July 11, 2004

Feeling the Heat

Shabbat (Saturday) morning: I'm fixing an errant corner of the sheet that has popped off the end of the mattress when I realize the music of the fan has stopped, turn about to see that I have knocked the plug out of the wall.

I look at my husband and my husband looks at me. It is hot and dry where we are and I fan makes all the difference in the world. What is there to do? The room is already getting warm, and by the time afternoon hits one may as well turn the oven on and pop into that.

And in the afternoon we will want to nap.

Everything isn't lost of course; there is till a child's room or the living room, but I like my bed, my pillow, with the stack of books piled behind me; and I start to think about the earlier post I wrote and a comment I posted on another blog.

It would be so easy to just plug the fan in. My room would be nice and cool again, and hey, it really doesn't feel like work, and it would make the day of rest so much easier.

But I wouldn't do it.

Just like I won't take even a sip of water on a fast day, unless it was necessary for my health. Or eat milk right after meat or do many such things.

It all comes down to belief; that there is a reason for my being, and that reason is G-d, and there is a way of being, and that way was set down by G-d, and there is something my soul thirsts for, something my soul desires, more a sip of water when I'm thirsty or the cool breeze of a fan; the thirst, the desire, is to do the laws of the Torah, to follow the commands, even when I don't understand them all or my conscious mind, my body wants to do something else.

And that is why I feel unhappy with myself when these things matter to me more than the mitzvot (commandments) do; in a way, what has happened is I have disconnected myself from that very important aspect of myself, my soul. I am 46 years old and it bothers me that I am still at such a childlike level in life that all I can think of is what the body wants. I don't want to deny the needs and wants of my body, but I wish they were subordinate to the needs of the soul.
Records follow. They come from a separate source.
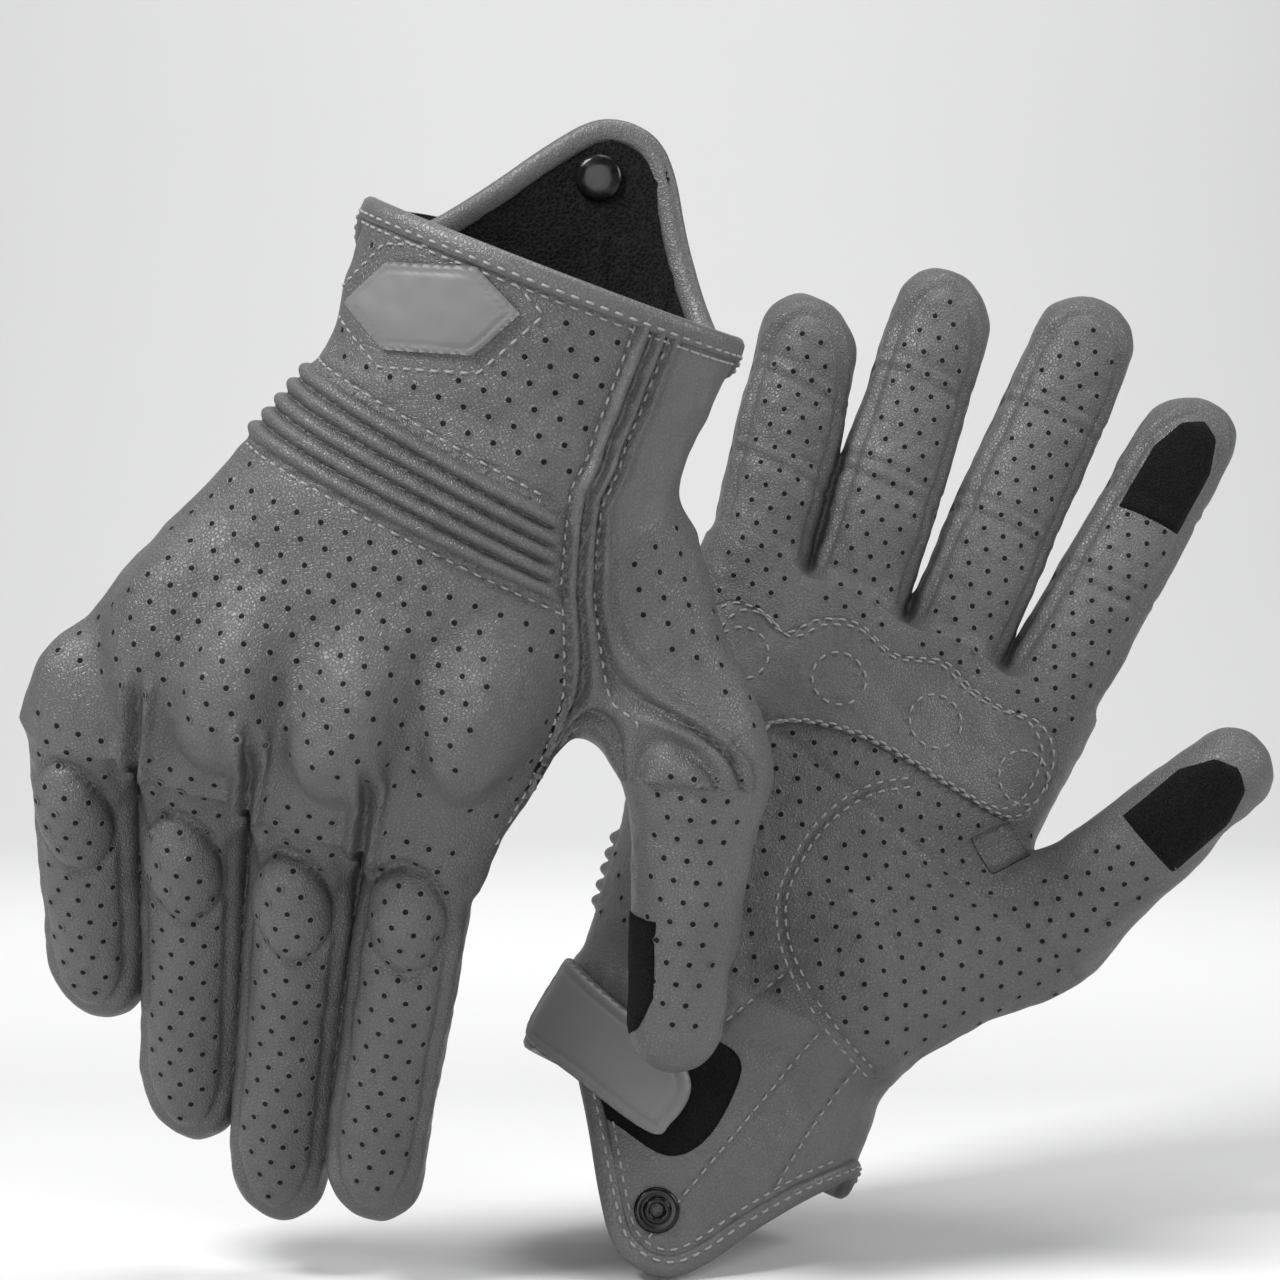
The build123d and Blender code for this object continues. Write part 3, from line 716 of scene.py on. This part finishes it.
def add_stitches(stock, path, normals, slot):
    """A row of separate thread stitches that dip into the leather at both ends."""
    if len(path) < 3:
        return
    both = respace(np.concatenate([path, normals], 1), SEAM_STEP)
    path, normals = both[:, :3], both[:, 3:]
    side, up = frames_along(path, normals)
    pitch = max(1, int(round((STITCH + STITCH_GAP) / SEAM_STEP)))
    for start in range(0, len(path) - pitch, pitch):
        picks = start + np.linspace(0, STITCH / SEAM_STEP, 5).astype(int)
        rings = []
        for k, i in enumerate(picks):
            lift, size = ((-0.25, 0.5), (0.12, 1.0), (0.2, 1.0), (0.12, 1.0), (-0.25, 0.5))[k]
            for a in range(6):
                c, s = math.cos(a * math.pi / 3), math.sin(a * math.pi / 3)
                rings.append(path[i] + up[i] * (lift + s * THREAD_R * size) + side[i] * c * THREAD_R * size)
        stock.add(rings, tube_faces(5, 6), slot)


HOLE_R, HOLE_SIDES = 0.62, 10


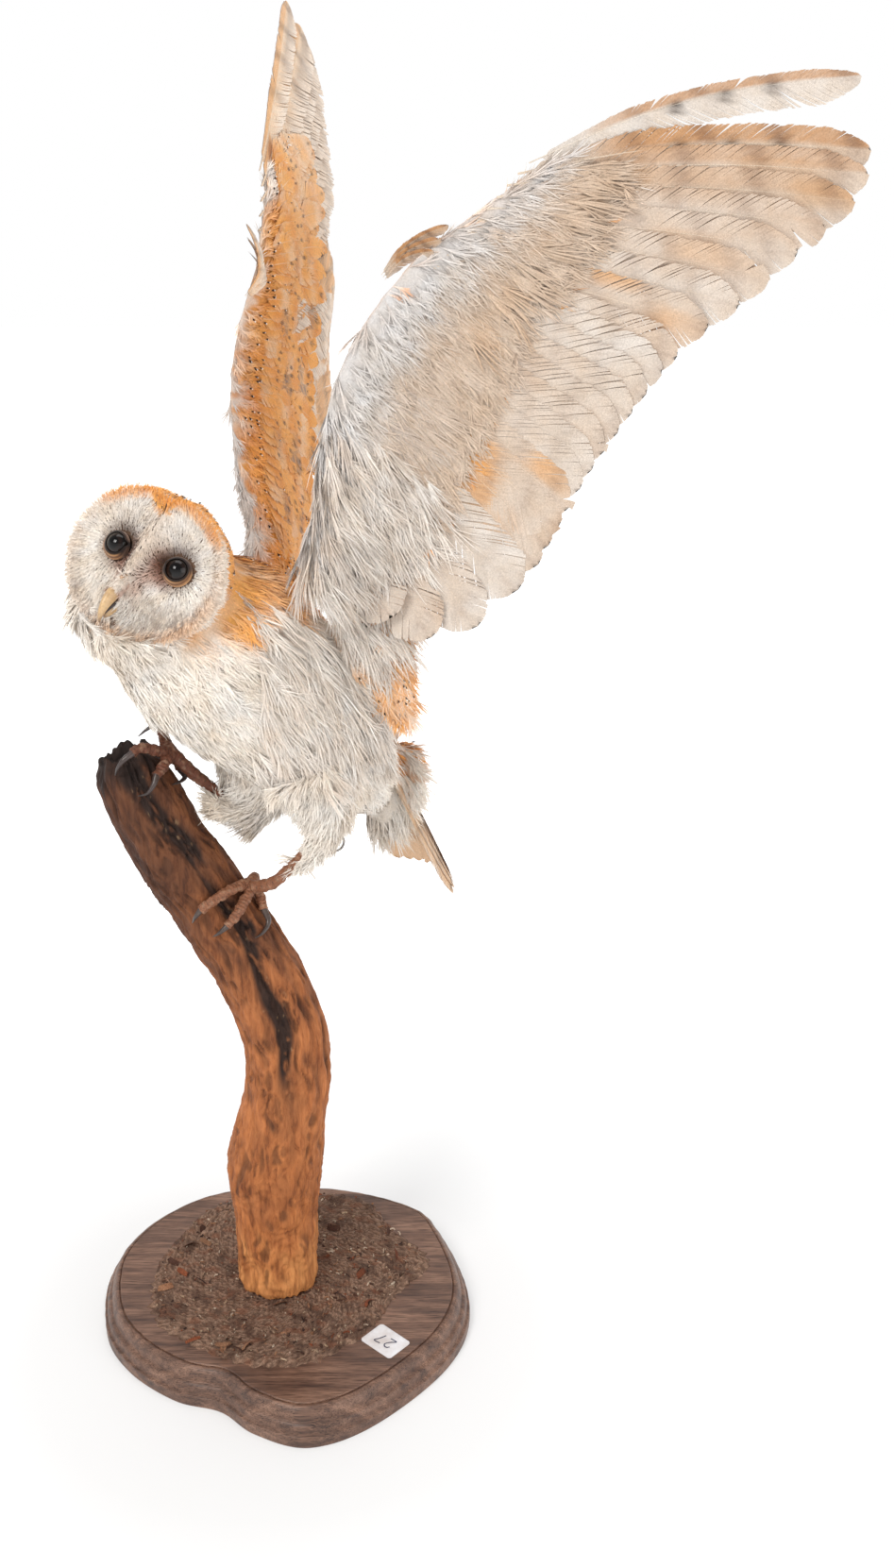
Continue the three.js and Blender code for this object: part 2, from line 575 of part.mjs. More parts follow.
/** The feathered arm and hand: a lens that tapers from the shoulder to the fingertip. */
function makeArm(wing, plan, grow) {
  const { shoulder, elbow, wrist, fingertip, primaries, secondaries, tertials, outer } = plan;
  const bow = new THREE.Vector2(-0.91, 0.41);
  const lead = (share) => shoulder.clone().lerp(wrist, share).addScaledVector(bow, wing.bow * Math.sin(Math.PI * share));
  const knuckle = (share) => wrist.clone().lerp(fingertip, share)
    .add(polar(-2, wing.handAngle + 90));
  const covert = (feather, share = WING.covertShare) => feather.root.clone().lerp(feather.tip, share);
  // leading edge, trailing edge of the coverts, thickness, and how much of it turns with the hand
  const stations = [
    [shoulder.clone().add(new THREE.Vector2(-12, -22)), shoulder.clone().add(new THREE.Vector2(20, -38)), 20, 0],
    [lead(0.06), covert(tertials[3], 0.7), 24, 0],
    [lead(0.26), covert(tertials[2], 0.56), 21, 0],
    [lead(0.46), covert(tertials[0], 0.5), 17, 0],
    [lead(0.62), covert(secondaries[8]), 14, 0],
    [lead(0.78), covert(secondaries[5]), 12.5, 0],
    [lead(0.92), covert(secondaries[2]), 11.5, 0.4],
    [knuckle(0.08), covert(primaries[0]), 10.5, 1],
    [knuckle(0.36), covert(primaries[3], 0.4), 9, 1],
    [knuckle(0.68), covert(primaries[6], 0.34), 7.5, 1],
    [knuckle(1.0), covert(primaries[8], 0.26), 6, 1],
    [outer.root.clone().lerp(outer.tip, 0.08), covert(primaries[8], 0.3), 3.4, 1],
  ];
  // share of the chord and share of the thickness, round the section
  const section = [[0, 0.18], [0.16, 0.8], [0.38, 1], [0.68, 0.62], [1, 0.14], [1, -0.14], [0.68, -0.62], [0.38, -1],
    [0.16, -0.8], [0, -0.18]];
  const rings = stations.map(([front, back, thickness, hand]) => {
    const chord = back.clone().sub(front);
    const stretch = grow / chord.length();
    return section.map(([share, high]) => {
      const at = front.clone().addScaledVector(chord, share + (share - 0.5) * 2 * stretch);
      const sag = camber(wing, share * WING.covertShare);
      return lift(wing, plan, at, sag + high * thickness / 2 + Math.sign(high) * grow, hand);
    });
  });
  return loft(rings);
}

/** A lens-shaped cluster of shoulder feathers that lies back along the trunk. */
function makeScapular(wing, plan, grow) {
  const { spine, section, depth } = SCAPULAR;
  return loft(spine.map(([x, y, width, thickness], index) => {
    const before = spine[Math.max(index - 1, 0)];
    const after = spine[Math.min(index + 1, spine.length - 1)];
    const across = new THREE.Vector2(-(after[1] - before[1]), after[0] - before[0]).normalize();
    return section.map(([sideways, face]) => {
      const at = new THREE.Vector2(x, y).addScaledVector(across, sideways * (width + grow));
      return lift(wing, plan, at, depth + face * (thickness / 2 + grow) - 3 * sideways * sideways, 0);
    });
  }));
}

// ---------------------------------------------------------------- tail

function tailPoint(across, share, height) {
  const root = vector(...TAIL.root);
  const along = vector(...TAIL.tip).sub(root);
  const width = lerp(TAIL.rootWidth, TAIL.tipWidth, share) / 2;
  const under = vector(-along.z, 0, along.x).normalize();
  const droop = TAIL.arch * across * across * (0.5 + 0.5 * share);
  return root.addScaledVector(along, share - 0.05 * across * across * share)
    .add(vector(0, across * width, 0))
    .addScaledVector(under, droop + height)
    .applyMatrix4(bird.matrixWorld);
}

/** The closed fan of tail feathers, arched so that its sides hang, with scalloped ends. */
function makeTail() {
  const columns = Array.from({ length: TAIL.feathers * 2 + 1 }, (_, c) => c);
  const face = (height) => columns.map((c) => {
    const across = c / TAIL.feathers - 1;
    const [reach, shingle] = c % 2 ? [1, 0.5] : [1 - TAIL.scallop, -0.3];
    return TAIL.rows.map((share) => tailPoint(across, share * (share === 1 ? reach : 1), height + shingle));
  });
  return thinSheet(face(TAIL.thickness / 2), face(-TAIL.thickness / 2));
}

/** Soft feathers over and under the roots of the tail. */
const makeTailCoverts = (grow) => carry(ellipsoid(TAIL_COVERTS, grow), bird);

// ---------------------------------------------------------------- legs and feet

const legTube = (stations, grow, sides, steps) => tube(
  stations.map(([x, y, z]) => inBird(x, y, z)), stations.map((row) => row[3]), { sides, steps, grow },
);

/** The bare shank with the ball of the foot that the toes spring from. */
function makeShank(leg, grow) {
  const joint = onLog(...leg.joint);
  const path = [...leg.shank.map(([x, y, z]) => inBird(x, y, z)), joint];
  return tube(path, [...leg.shank.map((row) => row[3]), ...FOOT_BALL], { sides: 7, steps: 6, grow });
}

const makeToe = (route, radii, grow, steps) => tube(route.map((row) => onLog(...row)), radii, { sides: 6, steps, grow });

function makeHook() {
  const [x, y, z] = HOOK.start;
  const path = [inBird(x, y, z), inBird(x, y, z - 8)];
  for (let step = 0; step <= 8; step += 1) {
    const angle = radians(-10 - (HOOK.turn * step) / 8);
    path.push(inBird(x - HOOK.radius + HOOK.radius * Math.cos(angle), y, z - 13 + HOOK.radius * Math.sin(angle)));
  }
  return tube(path, [HOOK.wire, HOOK.wire], { sides: 5, steps: 13 });
}

// ---------------------------------------------------------------- assembly

place(model, 'base_plaque', makePlaque(), MATERIALS.plaqueWood);
place(model, 'groundwork', carve(makeGroundwork, makeLog), MATERIALS.peat);
place(model, 'base_label', makeLabel(), MATERIALS.paper);
place(model, 'perch_log', makeLog(0), MATERIALS.barkWood);

const eyes = { left: (grow) => makeEye(1, grow), right: (grow) => makeEye(-1, grow) };
const upperBill = (grow) => makeBill(BILL_UPPER, grow);
const lowerBill = (grow) => makeBill(BILL_LOWER, grow);
place(headGroup, 'head', carve(makeHead, eyes.left, eyes.right, upperBill, lowerBill), MATERIALS.whitePlumage);
place(headGroup, 'bill_upper', upperBill(0), MATERIALS.horn);
place(headGroup, 'bill_lower', carve(lowerBill, upperBill), MATERIALS.horn);
for (const [name, eye] of Object.entries(eyes)) place(headGroup, `eye_${name}`, eye(0), MATERIALS.eye);

place(bird, 'neck', carve(makeNeck, makeHead, makeFaceClearance), MATERIALS.whitePlumage);
place(bird, 'trunk', carve(makeTrunk, makeNeck, makeHead, makeFaceClearance), MATERIALS.whitePlumage);

for (const wing of [LEFT_WING, RIGHT_WING]) {
  const group = wingGroup(wing);
  const plan = layOut(wing);
  const local = (make) => (grow) => carry(make(grow), group);
  const arm = local((grow) => makeArm(wing, plan, grow));
  const outer = local((grow) => makeBlade(wing, plan, plan.outer, WING.blade.outerWidth, grow));
  const scapular = local((grow) => makeScapular(wing, plan, grow));
  const body = [makeTrunk, makeNeck, makeHead];
  const whole = carve(arm, ...body);

  // the arm is parted at the elbow and the wrist by planes square to its bones
  const part = (solid, joint, angle) => {
    const normal = vector(Math.cos(radians(angle)), Math.sin(radians(angle)), 0).transformDirection(group.matrixWorld);
    const at = normal.dot(vector(joint.x, joint.y, 0).applyMatrix4(group.matrixWorld));
    return {
      outside: solid.trimByPlane(normal.toArray(), at + GAP / 2),
      inside: solid.trimByPlane(normal.clone().negate().toArray(), -at + GAP / 2),
    };
  };
  const elbow = part(whole, plan.elbow, (wing.humerusAngle + wing.ulnaAngle) / 2);
  const wrist = part(elbow.outside, plan.wrist, (wing.ulnaAngle + wing.handAngle) / 2);
  place(group, `upper_arm_${wing.name}`, largest(elbow.inside), MATERIALS.whitePlumage);
  place(group, `forearm_${wing.name}`, largest(wrist.inside), MATERIALS.whitePlumage);
  place(group, `hand_${wing.name}`, largest(wrist.outside), MATERIALS.flightFeather);

  const wristEdge = () => between(plan.secondaries[0], plan.primaries[0]);
  const elbowEdge = () => between(plan.secondaries.at(-1), plan.tertials[0]);
  const sheets = {
    primaries: [plan.primaries, [wristEdge(), null]],
    secondaries: [plan.secondaries, [wristEdge(), elbowEdge()]],
    tertials: [plan.tertials, [elbowEdge(), null]],
  };
  for (const [name, [feathers, edges]] of Object.entries(sheets)) {
    const sheet = local(() => makeFeatherSheet(wing, plan, feathers, edges));
    place(group, `${name}_${wing.name}`, carve(sheet, arm, outer, scapular, ...body), MATERIALS.flightFeather);
  }
  place(group, `outer_primary_${wing.name}`, carve(outer, arm), MATERIALS.flightFeather);
  place(group, `scapulars_${wing.name}`, carve(scapular, arm, ...body), MATERIALS.goldPlumage);

  const root = plan.wrist.clone().add(new THREE.Vector2(...wing.thumb));
  const thumb = { root, tip: root.clone().add(polar(WING.blade.alulaLength, wing.handAngle)), hand: 1, bow: 4 };
  const alula = local((grow) => makeBlade(wing, plan, thumb, WING.blade.alulaWidth, grow));
  place(group, `alula_${wing.name}`, carve(alula, arm), MATERIALS.goldPlumage);
}

place(bird, 'tail_coverts', carve(makeTailCoverts, makeTrunk), MATERIALS.whitePlumage);
place(bird, 'tail_feathers', carve(makeTail, makeTailCoverts, makeTrunk), MATERIALS.flightFeather);

for (const leg of [LEFT_LEG, RIGHT_LEG]) {
  const thigh = (grow) => legTube(leg.thigh, grow, 12, 6);
  const shank = (grow) => makeShank(leg, grow);
  place(bird, `thigh_${leg.name}`, carve(thigh, makeTrunk, makeTailCoverts), MATERIALS.whitePlumage);
  place(bird, `shank_${leg.name}`, carve(shank, thigh, makeTrunk), MATERIALS.skin);
  const earlier = [shank, makeLog];
  for (const [name, [toeRoute, clawRoute]] of Object.entries(leg.toes)) {
    const toe = (grow) => makeToe(toeRoute, TOE_RADII, grow, 4);
    const claw = (grow) => makeToe(clawRoute, CLAW_RADII, grow, 4);
    place(model, `toe_${name}_${leg.name}`, carve(toe, ...earlier), MATERIALS.skin);
    place(model, `claw_${name}_${leg.name}`, carve(claw, toe, ...earlier), MATERIALS.claw);
    earlier.push(toe, claw);
  }
}
place(bird, 'wire_hook', carve(makeHook, makeTrunk, makeTailCoverts, (grow) => legTube(LEFT_LEG.thigh, grow, 12, 6)), MATERIALS.wire);

export default model;
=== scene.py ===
"""Visual model of a mounted barn owl with raised wings on a leaning log and a routed plaque.

Every size is in millimetres inside the classes and becomes metres when a mesh is made.
"""

import json
import logging
import math
from dataclasses import dataclass, field
from enum import Enum
from typing import Callable, Sequence

import bpy
import numpy as np
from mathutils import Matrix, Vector
from mathutils.bvhtree import BVHTree

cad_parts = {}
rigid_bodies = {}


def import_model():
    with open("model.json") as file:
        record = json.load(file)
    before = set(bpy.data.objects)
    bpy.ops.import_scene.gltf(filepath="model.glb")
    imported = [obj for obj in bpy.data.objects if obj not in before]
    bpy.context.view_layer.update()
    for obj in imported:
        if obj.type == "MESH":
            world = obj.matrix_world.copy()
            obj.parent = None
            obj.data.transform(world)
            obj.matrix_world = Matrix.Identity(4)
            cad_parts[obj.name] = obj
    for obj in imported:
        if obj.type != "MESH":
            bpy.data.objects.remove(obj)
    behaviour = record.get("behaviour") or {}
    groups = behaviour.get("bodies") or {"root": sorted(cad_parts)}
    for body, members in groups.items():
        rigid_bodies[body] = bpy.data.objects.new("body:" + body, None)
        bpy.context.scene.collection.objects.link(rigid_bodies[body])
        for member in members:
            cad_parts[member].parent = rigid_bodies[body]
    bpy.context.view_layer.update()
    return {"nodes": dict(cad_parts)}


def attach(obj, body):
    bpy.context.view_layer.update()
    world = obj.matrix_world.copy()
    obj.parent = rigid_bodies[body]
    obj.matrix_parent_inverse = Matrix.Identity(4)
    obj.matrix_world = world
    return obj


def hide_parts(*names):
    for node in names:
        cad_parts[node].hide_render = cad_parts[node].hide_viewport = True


LOG = logging.getLogger("barn_owl")
MM = 0.001
Array = np.ndarray
Colour = tuple[float, float, float]


# ---------------------------------------------------------------- small mathematics


def unit(vectors: Array) -> Array:
    """Vectors scaled to length one along their last axis."""
    return vectors / np.maximum(np.linalg.norm(vectors, axis=-1, keepdims=True), 1e-9)


def flattened(ways: Array, normals: Array) -> Array:
    """Directions laid flat on the surface that has these normals, at length one."""
    return unit(ways - normals * (ways * normals).sum(1, keepdims=True))


def wrapped(degrees: Array) -> Array:
    """Angles in degrees brought between -180 and 180."""
    return (degrees + 180.0) % 360.0 - 180.0


def smooth(low: float | Array, high: float | Array, value: Array) -> Array:
    """A smooth step from 0 at low to 1 at high."""
    share = np.clip((value - low) / (high - low), 0.0, 1.0)
    return share * share * (3.0 - 2.0 * share)


def tint(start: Array, end: Array, share: Array) -> Array:
    """A mix of two colours.

    Args:
        start: linear colour, or one per point, where share is 0.
        end: the same where share is 1.
        share: mixing share per point.

    Returns:
        One linear colour per point.
    """
    return start + (end - start) * np.asarray(share, float)[..., None]


def linear(colour: Colour) -> Array:
    """A display colour from 0 to 255 as linear light."""
    c = np.asarray(colour, float) / 255.0
    return np.where(c <= 0.04045, c / 12.92, ((c + 0.055) / 1.055) ** 2.4)


def turned(axis: int, degrees: float) -> Array:
    """The rotation matrix about one axis (0 is X) by an angle in degrees.

    Args:
        axis: 0 for X, 1 for Y, 2 for Z.
        degrees: the angle.

    Returns:
        The 3 by 3 matrix.
    """
    c, s = math.cos(math.radians(degrees)), math.sin(math.radians(degrees))
    a, b = [(1, 2), (2, 0), (0, 1)][axis]
    made = np.eye(3)
    made[a, a] = made[b, b] = c
    made[a, b], made[b, a] = -s, s
    return made


@dataclass(frozen=True)
class Ripple:
    """Soft noise with a wavelength in millimetres, about -1 to 1, from a sum of waves."""

    size: float
    seed: int = 1
    waves: int = 12

    def __call__(self, points: Array) -> Array:
        """The noise at points of any leading shape.

        Args:
            points: places in millimetres, last axis 3.

        Returns:
            One value per place.
        """
        rng = np.random.default_rng(self.seed)
        directions = unit(rng.normal(size=(self.waves, 3)))
        strides = directions * (2 * math.pi / self.size) * rng.uniform(0.6, 1.6, (self.waves, 1))
        phases = rng.uniform(0, 2 * math.pi, self.waves)
        return np.sin(points @ strides.T + phases).sum(-1) * math.sqrt(2.0 / self.waves) * 0.7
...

Yet on a fast days what goes round and round my head is how uncomfortable the body is, not how sad or repentent the sould is. I've subordinated the soul to the body. I think of "when will the fast end? How many more hours?" Not that Jerusalem was lost, that we no longer have the Temple built and are at constant war with our neighbors. Not, on Yom Kippur, about how I am being judged, how I am right before G-d. No, it is the body that gets most of my attention, and that is something I wish I could change in myself.

The body passes, the soul endures. I should be using my body for the sake of my soul.

I do try; but I haven't reached that place in life yet.